RECORDED INFORMATION.
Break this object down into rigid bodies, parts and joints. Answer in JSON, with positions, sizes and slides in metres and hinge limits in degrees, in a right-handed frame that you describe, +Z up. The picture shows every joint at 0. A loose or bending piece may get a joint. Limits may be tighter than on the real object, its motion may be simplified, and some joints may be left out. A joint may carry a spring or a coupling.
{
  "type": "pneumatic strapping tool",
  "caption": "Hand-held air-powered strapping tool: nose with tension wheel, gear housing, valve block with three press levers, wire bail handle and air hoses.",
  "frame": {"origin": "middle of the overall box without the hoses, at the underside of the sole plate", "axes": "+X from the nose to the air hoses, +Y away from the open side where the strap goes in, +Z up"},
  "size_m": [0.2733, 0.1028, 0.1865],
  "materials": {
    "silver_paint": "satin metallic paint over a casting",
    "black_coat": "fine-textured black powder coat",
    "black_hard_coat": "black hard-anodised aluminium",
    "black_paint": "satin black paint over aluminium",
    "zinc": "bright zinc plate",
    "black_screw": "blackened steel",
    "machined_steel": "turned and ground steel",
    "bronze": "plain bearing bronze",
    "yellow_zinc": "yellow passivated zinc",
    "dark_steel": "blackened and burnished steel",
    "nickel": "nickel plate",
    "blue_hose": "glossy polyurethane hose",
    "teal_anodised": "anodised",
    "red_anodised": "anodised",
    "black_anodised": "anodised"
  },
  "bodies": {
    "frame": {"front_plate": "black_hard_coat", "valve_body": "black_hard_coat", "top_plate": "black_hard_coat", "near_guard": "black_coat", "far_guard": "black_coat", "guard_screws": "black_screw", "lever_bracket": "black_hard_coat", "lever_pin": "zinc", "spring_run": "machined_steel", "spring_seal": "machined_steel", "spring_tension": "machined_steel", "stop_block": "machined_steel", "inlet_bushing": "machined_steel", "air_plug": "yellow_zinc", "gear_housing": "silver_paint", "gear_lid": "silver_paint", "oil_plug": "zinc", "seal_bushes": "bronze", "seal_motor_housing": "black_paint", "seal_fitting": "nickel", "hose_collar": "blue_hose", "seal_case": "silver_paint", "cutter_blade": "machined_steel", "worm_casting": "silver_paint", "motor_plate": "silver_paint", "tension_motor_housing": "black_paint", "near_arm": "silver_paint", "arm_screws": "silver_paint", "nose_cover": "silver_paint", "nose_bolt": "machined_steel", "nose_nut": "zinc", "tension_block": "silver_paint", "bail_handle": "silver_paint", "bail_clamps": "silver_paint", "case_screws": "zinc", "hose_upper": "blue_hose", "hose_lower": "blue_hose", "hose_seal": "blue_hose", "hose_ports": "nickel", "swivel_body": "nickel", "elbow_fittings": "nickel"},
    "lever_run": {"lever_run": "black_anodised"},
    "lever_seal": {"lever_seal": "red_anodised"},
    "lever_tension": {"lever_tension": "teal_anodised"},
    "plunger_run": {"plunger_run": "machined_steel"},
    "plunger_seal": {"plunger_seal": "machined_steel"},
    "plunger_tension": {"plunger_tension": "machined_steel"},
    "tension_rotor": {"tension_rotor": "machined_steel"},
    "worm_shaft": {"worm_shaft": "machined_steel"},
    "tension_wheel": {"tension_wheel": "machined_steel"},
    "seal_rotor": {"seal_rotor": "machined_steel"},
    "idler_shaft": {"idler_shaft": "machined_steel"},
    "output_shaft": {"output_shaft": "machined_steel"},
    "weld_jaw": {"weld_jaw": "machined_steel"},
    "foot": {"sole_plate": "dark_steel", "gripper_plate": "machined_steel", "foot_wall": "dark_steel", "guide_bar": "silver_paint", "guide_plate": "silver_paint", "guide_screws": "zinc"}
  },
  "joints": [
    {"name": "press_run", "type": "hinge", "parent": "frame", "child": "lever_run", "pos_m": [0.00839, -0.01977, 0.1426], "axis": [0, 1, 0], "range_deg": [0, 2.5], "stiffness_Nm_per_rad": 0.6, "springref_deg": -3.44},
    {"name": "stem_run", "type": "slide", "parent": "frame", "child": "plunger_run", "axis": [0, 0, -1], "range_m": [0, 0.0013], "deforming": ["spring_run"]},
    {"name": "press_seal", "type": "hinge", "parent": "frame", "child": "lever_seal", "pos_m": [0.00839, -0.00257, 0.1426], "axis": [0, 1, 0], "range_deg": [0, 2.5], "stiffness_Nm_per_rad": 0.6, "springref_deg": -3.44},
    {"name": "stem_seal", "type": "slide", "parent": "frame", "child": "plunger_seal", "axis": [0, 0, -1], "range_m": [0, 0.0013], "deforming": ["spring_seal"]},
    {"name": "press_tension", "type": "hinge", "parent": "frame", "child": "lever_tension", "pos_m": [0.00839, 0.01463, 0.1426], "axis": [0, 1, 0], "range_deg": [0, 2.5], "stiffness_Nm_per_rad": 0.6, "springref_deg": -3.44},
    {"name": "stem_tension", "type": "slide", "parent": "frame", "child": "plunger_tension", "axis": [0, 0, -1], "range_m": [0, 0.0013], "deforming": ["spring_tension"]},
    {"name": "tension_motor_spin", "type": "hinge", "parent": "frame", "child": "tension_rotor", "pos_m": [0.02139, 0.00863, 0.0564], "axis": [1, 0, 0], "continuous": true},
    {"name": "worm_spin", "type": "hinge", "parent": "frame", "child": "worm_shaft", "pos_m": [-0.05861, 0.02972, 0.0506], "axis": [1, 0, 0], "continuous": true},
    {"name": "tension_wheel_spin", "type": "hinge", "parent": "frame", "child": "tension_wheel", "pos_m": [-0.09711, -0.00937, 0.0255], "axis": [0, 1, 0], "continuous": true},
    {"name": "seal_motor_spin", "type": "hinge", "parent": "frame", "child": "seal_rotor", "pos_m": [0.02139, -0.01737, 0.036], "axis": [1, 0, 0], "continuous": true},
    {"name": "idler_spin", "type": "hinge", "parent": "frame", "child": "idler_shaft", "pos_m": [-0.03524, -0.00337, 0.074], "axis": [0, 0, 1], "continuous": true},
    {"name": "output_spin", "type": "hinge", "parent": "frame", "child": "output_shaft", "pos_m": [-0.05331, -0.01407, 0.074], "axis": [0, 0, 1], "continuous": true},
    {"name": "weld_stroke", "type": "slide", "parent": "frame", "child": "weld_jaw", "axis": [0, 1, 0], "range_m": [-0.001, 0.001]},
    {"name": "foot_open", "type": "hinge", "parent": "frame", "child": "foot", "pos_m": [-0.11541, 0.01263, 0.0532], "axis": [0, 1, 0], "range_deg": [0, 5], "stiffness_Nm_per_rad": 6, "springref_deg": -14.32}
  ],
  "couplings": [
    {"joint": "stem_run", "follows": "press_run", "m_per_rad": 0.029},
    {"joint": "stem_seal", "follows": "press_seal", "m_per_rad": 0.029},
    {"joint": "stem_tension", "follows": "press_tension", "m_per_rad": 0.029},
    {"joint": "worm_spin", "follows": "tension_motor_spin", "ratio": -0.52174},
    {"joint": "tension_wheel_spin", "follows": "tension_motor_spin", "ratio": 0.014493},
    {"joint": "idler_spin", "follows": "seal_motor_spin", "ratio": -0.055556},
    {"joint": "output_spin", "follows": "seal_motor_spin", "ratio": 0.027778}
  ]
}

STATED GOAL.
Quote each line of the data above exactly as written.

WRITTEN ANSWER.
Break this object down into rigid bodies, parts and joints. Answer in JSON, with positions, sizes and slides in metres and hinge limits in degrees, in a right-handed frame that you describe, +Z up. The picture shows every joint at 0. A loose or bending piece may get a joint. Limits may be tighter than on the real object, its motion may be simplified, and some joints may be left out. A joint may carry a spring or a coupling.
{
  "type": "pneumatic strapping tool",
  "caption": "Hand-held air-powered strapping tool: nose with tension wheel, gear housing, valve block with three press levers, wire bail handle and air hoses.",
  "frame": {"origin": "middle of the overall box without the hoses, at the underside of the sole plate", "axes": "+X from the nose to the air hoses, +Y away from the open side where the strap goes in, +Z up"},
  "size_m": [0.2733, 0.1028, 0.1865],
  "materials": {
    "silver_paint": "satin metallic paint over a casting",
    "black_coat": "fine-textured black powder coat",
    "black_hard_coat": "black hard-anodised aluminium",
    "black_paint": "satin black paint over aluminium",
    "zinc": "bright zinc plate",
    "black_screw": "blackened steel",
    "machined_steel": "turned and ground steel",
    "bronze": "plain bearing bronze",
    "yellow_zinc": "yellow passivated zinc",
    "dark_steel": "blackened and burnished steel",
    "nickel": "nickel plate",
    "blue_hose": "glossy polyurethane hose",
    "teal_anodised": "anodised",
    "red_anodised": "anodised",
    "black_anodised": "anodised"
  },
  "bodies": {
    "frame": {"front_plate": "black_hard_coat", "valve_body": "black_hard_coat", "top_plate": "black_hard_coat", "near_guard": "black_coat", "far_guard": "black_coat", "guard_screws": "black_screw", "lever_bracket": "black_hard_coat", "lever_pin": "zinc", "spring_run": "machined_steel", "spring_seal": "machined_steel", "spring_tension": "machined_steel", "stop_block": "machined_steel", "inlet_bushing": "machined_steel", "air_plug": "yellow_zinc", "gear_housing": "silver_paint", "gear_lid": "silver_paint", "oil_plug": "zinc", "seal_bushes": "bronze", "seal_motor_housing": "black_paint", "seal_fitting": "nickel", "hose_collar": "blue_hose", "seal_case": "silver_paint", "cutter_blade": "machined_steel", "worm_casting": "silver_paint", "motor_plate": "silver_paint", "tension_motor_housing": "black_paint", "near_arm": "silver_paint", "arm_screws": "silver_paint", "nose_cover": "silver_paint", "nose_bolt": "machined_steel", "nose_nut": "zinc", "tension_block": "silver_paint", "bail_handle": "silver_paint", "bail_clamps": "silver_paint", "case_screws": "zinc", "hose_upper": "blue_hose", "hose_lower": "blue_hose", "hose_seal": "blue_hose", "hose_ports": "nickel", "swivel_body": "nickel", "elbow_fittings": "nickel"},
    "lever_run": {"lever_run": "black_anodised"},
    "lever_seal": {"lever_seal": "red_anodised"},
    "lever_tension": {"lever_tension": "teal_anodised"},
    "plunger_run": {"plunger_run": "machined_steel"},
    "plunger_seal": {"plunger_seal": "machined_steel"},
    "plunger_tension": {"plunger_tension": "machined_steel"},
    "tension_rotor": {"tension_rotor": "machined_steel"},
    "worm_shaft": {"worm_shaft": "machined_steel"},
    "tension_wheel": {"tension_wheel": "machined_steel"},
    "seal_rotor": {"seal_rotor": "machined_steel"},
    "idler_shaft": {"idler_shaft": "machined_steel"},
    "output_shaft": {"output_shaft": "machined_steel"},
    "weld_jaw": {"weld_jaw": "machined_steel"},
    "foot": {"sole_plate": "dark_steel", "gripper_plate": "machined_steel", "foot_wall": "dark_steel", "guide_bar": "silver_paint", "guide_plate": "silver_paint", "guide_screws": "zinc"}
  },
  "joints": [
    {"name": "press_run", "type": "hinge", "parent": "frame", "child": "lever_run", "pos_m": [0.00839, -0.01977, 0.1426], "axis": [0, 1, 0], "range_deg": [0, 2.5], "stiffness_Nm_per_rad": 0.6, "springref_deg": -3.44},
    {"name": "stem_run", "type": "slide", "parent": "frame", "child": "plunger_run", "axis": [0, 0, -1], "range_m": [0, 0.0013], "deforming": ["spring_run"]},
    {"name": "press_seal", "type": "hinge", "parent": "frame", "child": "lever_seal", "pos_m": [0.00839, -0.00257, 0.1426], "axis": [0, 1, 0], "range_deg": [0, 2.5], "stiffness_Nm_per_rad": 0.6, "springref_deg": -3.44},
    {"name": "stem_seal", "type": "slide", "parent": "frame", "child": "plunger_seal", "axis": [0, 0, -1], "range_m": [0, 0.0013], "deforming": ["spring_seal"]},
    {"name": "press_tension", "type": "hinge", "parent": "frame", "child": "lever_tension", "pos_m": [0.00839, 0.01463, 0.1426], "axis": [0, 1, 0], "range_deg": [0, 2.5], "stiffness_Nm_per_rad": 0.6, "springref_deg": -3.44},
    {"name": "stem_tension", "type": "slide", "parent": "frame", "child": "plunger_tension", "axis": [0, 0, -1], "range_m": [0, 0.0013], "deforming": ["spring_tension"]},
    {"name": "tension_motor_spin", "type": "hinge", "parent": "frame", "child": "tension_rotor", "pos_m": [0.02139, 0.00863, 0.0564], "axis": [1, 0, 0], "continuous": true},
    {"name": "worm_spin", "type": "hinge", "parent": "frame", "child": "worm_shaft", "pos_m": [-0.05861, 0.02972, 0.0506], "axis": [1, 0, 0], "continuous": true},
    {"name": "tension_wheel_spin", "type": "hinge", "parent": "frame", "child": "tension_wheel", "pos_m": [-0.09711, -0.00937, 0.0255], "axis": [0, 1, 0], "continuous": true},
    {"name": "seal_motor_spin", "type": "hinge", "parent": "frame", "child": "seal_rotor", "pos_m": [0.02139, -0.01737, 0.036], "axis": [1, 0, 0], "continuous": true},
    {"name": "idler_spin", "type": "hinge", "parent": "frame", "child": "idler_shaft", "pos_m": [-0.03524, -0.00337, 0.074], "axis": [0, 0, 1], "continuous": true},
    {"name": "output_spin", "type": "hinge", "parent": "frame", "child": "output_shaft", "pos_m": [-0.05331, -0.01407, 0.074], "axis": [0, 0, 1], "continuous": true},
    {"name": "weld_stroke", "type": "slide", "parent": "frame", "child": "weld_jaw", "axis": [0, 1, 0], "range_m": [-0.001, 0.001]},
    {"name": "foot_open", "type": "hinge", "parent": "frame", "child": "foot", "pos_m": [-0.11541, 0.01263, 0.0532], "axis": [0, 1, 0], "range_deg": [0, 5], "stiffness_Nm_per_rad": 6, "springref_deg": -14.32}
  ],
  "couplings": [
    {"joint": "stem_run", "follows": "press_run", "m_per_rad": 0.029},
    {"joint": "stem_seal", "follows": "press_seal", "m_per_rad": 0.029},
    {"joint": "stem_tension", "follows": "press_tension", "m_per_rad": 0.029},
    {"joint": "worm_spin", "follows": "tension_motor_spin", "ratio": -0.52174},
    {"joint": "tension_wheel_spin", "follows": "tension_motor_spin", "ratio": 0.014493},
    {"joint": "idler_spin", "follows": "seal_motor_spin", "ratio": -0.055556},
    {"joint": "output_spin", "follows": "seal_motor_spin", "ratio": 0.027778}
  ]
}